No afã de encontrar saídas fáceis e rápidas, não poucas vezes incorreu-se em manifestações de dogmatismo. Não é fácil compreender as peculiaridades das situações concretas e encontrar o ponto de equilíbrio entre os princípios revolucionários e a flexibilidade tática. O aprendizado da esquerda revolucionária é penoso e sinuoso, mas é simplismo analisar seu percurso apenas com a antinomia entre ortodoxos e inovadores. Há um lado positivo na experiência da esquerda, mesmo quando laborou em erro – a luta para não sucumbir a pressões liquidacionistas e para afirmar sua identidade. A ortodoxia e o dogmatismo são graves manifestações de oportunismo que a esquerda precisa superar. Mais grave ainda é pretender transpor esta barreira recorrendo aos favores de uma nada original heterodoxia, a partir de um completo rompimento com os princípios revolucionários.
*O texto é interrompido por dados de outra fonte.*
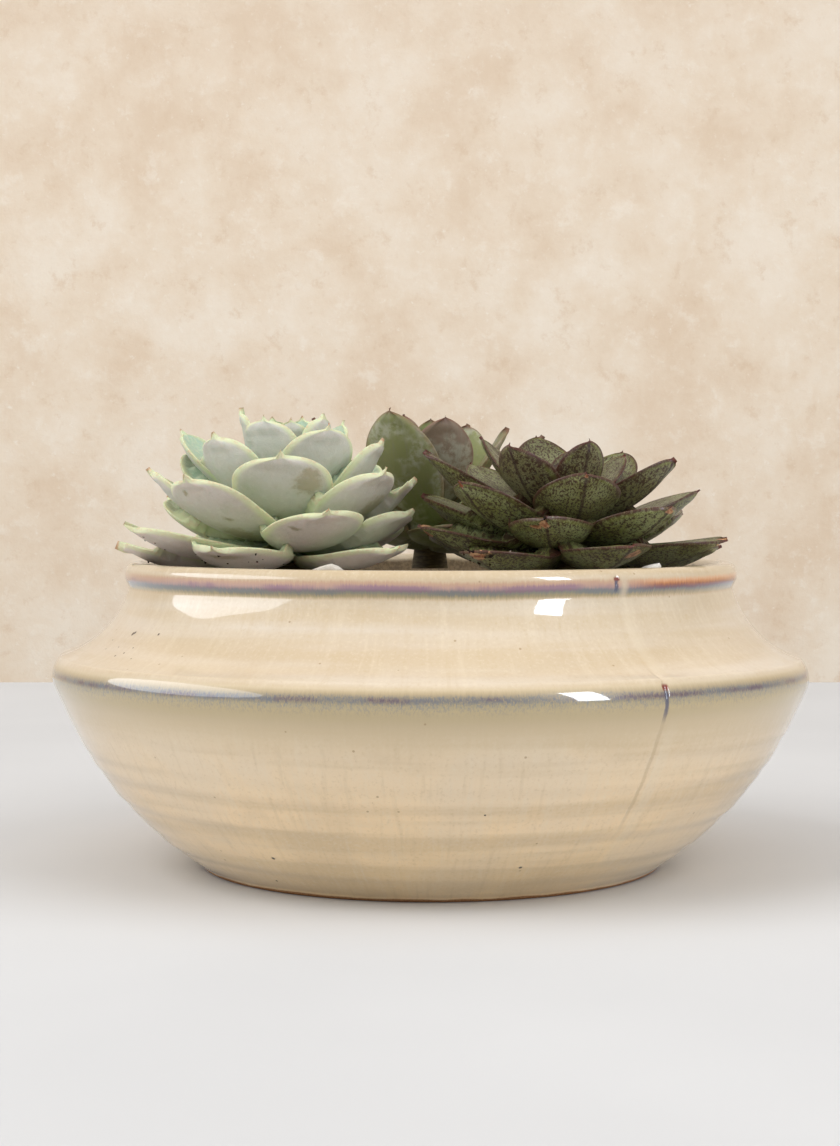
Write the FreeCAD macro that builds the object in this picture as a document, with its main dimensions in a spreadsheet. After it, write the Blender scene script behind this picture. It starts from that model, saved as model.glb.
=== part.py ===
import FreeCAD, Part
import math
import os

import Sketcher
from FreeCAD import Placement, Rotation, Vector

# A round, wheel-thrown glazed bowl planted with three succulent rosettes.
# Millimetres, +Z up.  The origin is the centre of the foot ring's resting plane, and the
# front of the bowl faces -Y.

doc = FreeCAD.newDocument("planted_bowl")
sheet = doc.addObject("Spreadsheet::Sheet", "Sheet")

PLANTS = ("pale", "speckled", "bronze")

# Driving dimensions: alias, value and what it measures.
DIMENSIONS = [
    ("foot_inner_radius", 64.0, "inner edge of the ring the bowl stands on"),
    ("foot_radius", 75.8, "outer edge of the ring the bowl stands on"),
    ("foot_recess_radius", 61.0, "radius of the recess under the floor"),
    ("foot_recess_height", 5.0, "depth of the recess under the floor"),
    ("wall_foot_radius", 77.2, "radius where the wall leaves the foot"),
    ("wall_foot_height", 1.6, "height where the wall leaves the foot"),
    ("wall_round", 118.0, "radius of the slow outward curve of the lower wall"),
    ("shoulder_low_radius", 122.6, "radius below the crest of the shoulder"),
    ("shoulder_low_height", 57.0, "height below the crest of the shoulder"),
    ("shoulder_round", 9.5, "radius of the shoulder's crest"),
    ("shoulder_top_radius", 122.3, "radius above the crest of the shoulder"),
    ("shoulder_top_height", 69.8, "height above the crest of the shoulder"),
    ("neck_round", 33.0, "radius of the hollow neck"),
    ("neck_radius", 100.1, "narrowest outer radius, under the lip"),
    ("neck_height", 92.6, "height of the narrowest place"),
    ("lip_radius", 101.3, "outer radius of the lip's bead"),
    ("lip_low_height", 95.2, "lower end of the lip's bead"),
    ("lip_high_height", 97.6, "upper end of the lip's bead"),
    ("rim_outer_radius", 98.6, "outer radius of the rim's flat"),
    ("rim_inner_radius", 96.8, "inner radius of the rim's flat"),
    ("rim_height", 100.6, "height of the rim"),
    ("rim_inner_low", 97.8, "height where the rim's inner round ends"),
    ("rim_round", 3.2, "radius of the rim's two rounds"),
    ("inner_neck_radius", 94.5, "inside radius at the neck"),
    ("inner_bend_radius", 103.5, "inside radius at the bend under the neck"),
    ("inner_bend_height", 77.5, "height of the bend under the neck"),
    ("inner_wide_radius", 117.5, "widest inside radius"),
    ("inner_wide_height", 62.0, "height of the widest inside radius"),
    ("inner_side_radius", 107.5, "inside radius at half height"),
    ("inner_side_height", 45.0, "half height of the inside"),
    ("drainage_radius", 92.0, "inside radius at the top of the drainage layer"),
    ("drainage_height", 27.0, "height of the top of the drainage layer"),
    ("floor_radius", 76.0, "inside radius of the floor"),
    ("floor_height", 13.0, "height of the floor's upper face"),
    ("drain_radius", 9.5, "radius of the drain hole"),
    ("screen_radius", 16.5, "radius of the mesh over the drain hole"),
    ("screen_thick", 1.0, "thickness of the mesh"),
    ("screen_opening", 2.6, "width of one opening of the mesh"),
    ("screen_pitch", 3.5, "distance between openings of the mesh"),
    ("screen_border", 1.0, "width of the mesh's uncut border"),
    ("wire_radius", 0.9, "radius of the wire that holds the mesh"),
    ("wire_bend", 1.5, "bend radius of the wire"),
    ("wire_leg", 7.0, "distance of each leg of the wire from the axis"),
    ("wire_reach", 17.0, "how far the ends of the wire reach under the floor"),
    ("wire_low_height", 4.1, "height of the wire's ends"),
    ("wire_high_height", 15.0, "height of the wire's bar on the mesh"),
    ("screen_room_radius", 17.5, "radius of the room round the mesh"),
    ("screen_room_height", 16.2, "height of the room over the mesh"),
    ("soil_height", 88.0, "height of the soil's surface"),
    ("gravel_edge_height", 94.8, "height of the gravel at the wall"),
    ("gravel_crown_height", 97.6, "height of the gravel in the middle"),
    ("gravel_crown_radius", 45.0, "radius of the gravel's level middle"),
    ("pocket_radius", 22.0, "radius of each planting pocket"),
    ("pocket_floor_height", 46.0, "height of the planting pockets' floors"),
    ("plug_radius", 21.4, "radius of each root plug"),
    ("plug_low_radius", 17.5, "radius of a root plug's underside"),
    ("plug_shoulder_height", 52.0, "height where a root plug reaches its full radius"),
    ("plug_top_height", 96.6, "height of a root plug's top"),
    ("stem_low_radius", 6.5, "radius of a stem at the plug"),
    ("stem_top_radius", 3.6, "radius of a stem at its tip"),
]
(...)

É a troca de um oportunismo por outro.

Certamente, o aperfeiçoamento teórico e ideológico dos partidos comunistas e revolucionários requer o estudo dos textos de Antonio Gramsci, político, intelectual, cientista político, literato de sólidas tradições leninistas. Mas é nefasto copiar Gramsci em situações diversas à que ele viveu e atuou e mais nefasto ainda contrapor Gramsci a Lênin, atribuindo caráter reformista à obra do fundador do Partido Comunista Italiano. Certa esquerda procedeu assim nos anos 1970 e 1980 no Brasil, em meio à acirrada luta que levou à transformação do Partido Comunista Brasileiro em Partido Popular Socialista, em 1992.

D´Alema e os seus parceiros ex-comunistas heterodoxos que integram a “esquerda inovadora” protagonizaram a metamorfose social-democrata e liberal-burguesa do velho PCI, até a sua liquidação em 1991. Aliás, o liquidacionismo é um traço do tipo de político que D´Alema representa. Em seguida à dissolução do PCI, este grupo criou o Partido Democrático da Esquerda, depois rebatizado como “Democráticos de Esquerda”. Em 2007, este também foi extinto, resultando da sua fusão com agrupamentos do centro a criação do Partido Democrático.

O entrevistado de Carta Capital não foi artífice apenas da dissolução do PC na Itália. Foi também chefe de governo, integrando ainda mais seu país às políticas imperialistas e agressivas dos Estados Unidos. Como primeiro-ministro (1998 a 2000), participou do ataque militar orquestrado pelo governo de Clinton à ex-Iugoslávia. Mais tarde, foi ministro das Relações Exteriores do governo centrista de Romano Prodi, cargo no qual não se destacou por qualquer política em defesa da paz e da autodeterminação dos povos.

O busílis da questão para a esquerda contemporânea não é se transformar numa centro-esquerda palatável à ordem imperialista e do capitalismo senil. Ser de esquerda hoje requer a capacidade de manter uma linha revolucionária numa época de contrarrevolução e obscurantismo teórico e ideológico. Nisto o “professor” D´Alema nada tem a ensinar.